Nails are my thing and my life pretty much revolves around them; however, I'm also a struggling diabetic. I struggle to admit it's now my life, I struggle to skip that awesome dessert, and I struggle to understand why food (which was an emotional experience) has now become what feels like my enemy.
Two days before Christmas, while working in the salon, I found myself feeling very strange. I was aware yet felt this almost out of body and tingly feeling. It was as if someone had slipped a drug in my diet soda. A client suggested checking my sugar and it was 486. Needless to say that was a HUGE problem and I could no longer pretend that just because I wanted to eat things it meant I could.
I'm sharing this with you because it could now or eventually affect you. I could have made some serious mistakes at work while my sugar was that high- it's equated with being very drunk. In addition to that, the chances of having a stroke right at the nail table were increased exponentially. In my mind having PCOS and being diabetic were things that were wrong with me, that I should be ashamed of.

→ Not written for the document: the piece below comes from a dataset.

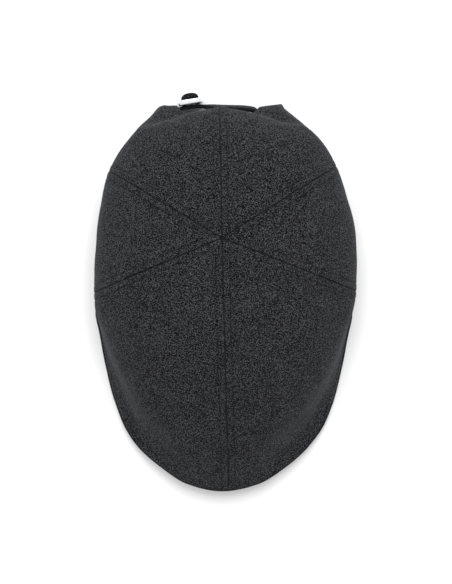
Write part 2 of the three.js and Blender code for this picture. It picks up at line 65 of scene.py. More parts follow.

The weird thing being is that I don't think any less of others when they're diabetic, epileptic, or cancerous, etc. It's just part of life and the struggle to survive the hand you're dealt.This year, let’s own our personal journey along with our nail journey and be proud of the successes in both.
Today I threw some things that sounded good together for breakfast. My son thought it was delicious and is really proud of me for creating something healthy. I may always like my nails to be more complicated than my recipes; however, I’m learning to take pride in both!